Task details. Take the data below and extract the lines from the one with "base_shell()" to the one with "before = set(bpy.data.objects)", inclusive, exactly as written.

>> START Information supplied

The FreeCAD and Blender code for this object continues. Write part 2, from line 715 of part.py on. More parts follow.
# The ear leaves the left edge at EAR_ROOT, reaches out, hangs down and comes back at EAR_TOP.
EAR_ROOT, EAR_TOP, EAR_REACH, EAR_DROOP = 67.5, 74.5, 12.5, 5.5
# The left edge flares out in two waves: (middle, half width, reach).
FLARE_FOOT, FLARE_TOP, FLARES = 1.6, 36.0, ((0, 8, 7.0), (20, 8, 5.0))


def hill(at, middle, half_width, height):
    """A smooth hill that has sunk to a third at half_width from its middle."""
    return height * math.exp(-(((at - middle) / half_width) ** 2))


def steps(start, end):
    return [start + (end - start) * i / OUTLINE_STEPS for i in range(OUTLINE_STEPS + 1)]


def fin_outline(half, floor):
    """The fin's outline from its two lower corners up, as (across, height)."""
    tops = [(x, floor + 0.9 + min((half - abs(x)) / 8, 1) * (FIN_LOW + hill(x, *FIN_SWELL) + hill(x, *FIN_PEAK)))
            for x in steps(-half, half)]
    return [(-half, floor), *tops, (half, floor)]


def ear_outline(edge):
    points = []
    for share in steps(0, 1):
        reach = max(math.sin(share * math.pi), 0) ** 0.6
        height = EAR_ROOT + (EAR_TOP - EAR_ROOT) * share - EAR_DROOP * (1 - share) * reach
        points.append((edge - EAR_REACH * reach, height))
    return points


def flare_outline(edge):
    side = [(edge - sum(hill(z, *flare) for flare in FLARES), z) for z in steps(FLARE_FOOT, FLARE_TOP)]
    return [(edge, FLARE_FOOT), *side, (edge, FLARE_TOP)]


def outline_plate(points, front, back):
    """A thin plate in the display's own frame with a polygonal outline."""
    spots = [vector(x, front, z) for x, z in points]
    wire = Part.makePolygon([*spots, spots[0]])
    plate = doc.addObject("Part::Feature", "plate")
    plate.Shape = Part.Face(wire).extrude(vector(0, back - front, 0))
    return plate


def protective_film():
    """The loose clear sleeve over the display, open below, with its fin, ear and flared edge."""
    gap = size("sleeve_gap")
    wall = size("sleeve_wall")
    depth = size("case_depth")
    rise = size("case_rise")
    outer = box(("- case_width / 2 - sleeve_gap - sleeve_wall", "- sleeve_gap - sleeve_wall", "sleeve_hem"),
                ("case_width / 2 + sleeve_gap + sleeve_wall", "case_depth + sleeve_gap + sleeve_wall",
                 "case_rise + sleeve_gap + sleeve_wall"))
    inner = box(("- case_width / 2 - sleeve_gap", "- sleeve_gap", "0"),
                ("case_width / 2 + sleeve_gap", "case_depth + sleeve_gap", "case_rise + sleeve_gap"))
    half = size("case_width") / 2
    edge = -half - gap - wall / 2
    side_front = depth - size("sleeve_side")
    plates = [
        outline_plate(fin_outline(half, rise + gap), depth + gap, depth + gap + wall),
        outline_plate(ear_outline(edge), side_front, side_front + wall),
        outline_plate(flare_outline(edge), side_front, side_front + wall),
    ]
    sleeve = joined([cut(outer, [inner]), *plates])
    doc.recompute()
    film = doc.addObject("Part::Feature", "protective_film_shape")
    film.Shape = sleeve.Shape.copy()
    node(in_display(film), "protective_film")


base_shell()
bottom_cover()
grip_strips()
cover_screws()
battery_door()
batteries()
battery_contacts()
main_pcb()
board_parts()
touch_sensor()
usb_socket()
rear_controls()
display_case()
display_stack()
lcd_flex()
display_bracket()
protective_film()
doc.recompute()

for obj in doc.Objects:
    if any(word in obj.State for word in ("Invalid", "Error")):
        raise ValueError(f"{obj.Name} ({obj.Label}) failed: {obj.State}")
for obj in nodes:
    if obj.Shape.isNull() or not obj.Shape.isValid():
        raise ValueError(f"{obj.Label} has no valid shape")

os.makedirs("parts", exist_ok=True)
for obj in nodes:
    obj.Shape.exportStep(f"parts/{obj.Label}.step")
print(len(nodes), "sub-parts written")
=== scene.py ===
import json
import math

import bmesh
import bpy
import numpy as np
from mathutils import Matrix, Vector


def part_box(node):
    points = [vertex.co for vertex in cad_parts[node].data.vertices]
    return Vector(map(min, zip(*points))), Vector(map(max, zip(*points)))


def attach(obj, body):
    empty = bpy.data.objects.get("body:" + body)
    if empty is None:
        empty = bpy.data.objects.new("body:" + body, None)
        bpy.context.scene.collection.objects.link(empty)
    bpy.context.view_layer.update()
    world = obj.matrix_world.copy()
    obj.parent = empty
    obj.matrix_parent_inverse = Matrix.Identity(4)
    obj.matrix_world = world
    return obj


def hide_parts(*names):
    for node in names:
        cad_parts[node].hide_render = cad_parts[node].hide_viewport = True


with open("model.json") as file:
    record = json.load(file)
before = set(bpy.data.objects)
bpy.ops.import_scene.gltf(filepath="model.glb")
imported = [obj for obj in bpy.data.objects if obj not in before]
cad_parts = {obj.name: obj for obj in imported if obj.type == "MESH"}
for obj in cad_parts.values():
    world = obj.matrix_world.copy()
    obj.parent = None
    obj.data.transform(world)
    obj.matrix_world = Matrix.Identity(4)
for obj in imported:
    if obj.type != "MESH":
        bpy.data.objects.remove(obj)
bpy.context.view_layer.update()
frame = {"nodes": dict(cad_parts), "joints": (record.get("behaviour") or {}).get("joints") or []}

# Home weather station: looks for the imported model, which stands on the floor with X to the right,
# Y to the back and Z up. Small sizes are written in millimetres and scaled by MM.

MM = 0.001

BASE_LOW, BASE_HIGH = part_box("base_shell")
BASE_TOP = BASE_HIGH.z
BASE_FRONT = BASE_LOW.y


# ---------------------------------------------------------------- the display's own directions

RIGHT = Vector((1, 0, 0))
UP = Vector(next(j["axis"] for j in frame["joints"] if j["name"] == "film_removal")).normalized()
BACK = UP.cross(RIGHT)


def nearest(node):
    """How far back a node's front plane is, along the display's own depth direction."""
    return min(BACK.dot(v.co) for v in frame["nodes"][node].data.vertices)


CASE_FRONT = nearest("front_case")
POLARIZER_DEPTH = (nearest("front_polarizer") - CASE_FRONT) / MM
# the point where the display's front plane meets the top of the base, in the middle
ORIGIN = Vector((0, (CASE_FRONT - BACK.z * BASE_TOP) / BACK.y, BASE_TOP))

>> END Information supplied
>> START Information supplied

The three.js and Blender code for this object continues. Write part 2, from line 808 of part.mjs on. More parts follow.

>> END Information supplied

Task answer.
base_shell()
bottom_cover()
grip_strips()
cover_screws()
battery_door()
batteries()
battery_contacts()
main_pcb()
board_parts()
touch_sensor()
usb_socket()
rear_controls()
display_case()
display_stack()
lcd_flex()
display_bracket()
protective_film()
doc.recompute()

for obj in doc.Objects:
    if any(word in obj.State for word in ("Invalid", "Error")):
        raise ValueError(f"{obj.Name} ({obj.Label}) failed: {obj.State}")
for obj in nodes:
    if obj.Shape.isNull() or not obj.Shape.isValid():
        raise ValueError(f"{obj.Label} has no valid shape")

os.makedirs("parts", exist_ok=True)
for obj in nodes:
    obj.Shape.exportStep(f"parts/{obj.Label}.step")
print(len(nodes), "sub-parts written")
=== scene.py ===
import json
import math

import bmesh
import bpy
import numpy as np
from mathutils import Matrix, Vector


def part_box(node):
    points = [vertex.co for vertex in cad_parts[node].data.vertices]
    return Vector(map(min, zip(*points))), Vector(map(max, zip(*points)))


def attach(obj, body):
    empty = bpy.data.objects.get("body:" + body)
    if empty is None:
        empty = bpy.data.objects.new("body:" + body, None)
        bpy.context.scene.collection.objects.link(empty)
    bpy.context.view_layer.update()
    world = obj.matrix_world.copy()
    obj.parent = empty
    obj.matrix_parent_inverse = Matrix.Identity(4)
    obj.matrix_world = world
    return obj


def hide_parts(*names):
    for node in names:
        cad_parts[node].hide_render = cad_parts[node].hide_viewport = True


with open("model.json") as file:
    record = json.load(file)
before = set(bpy.data.objects)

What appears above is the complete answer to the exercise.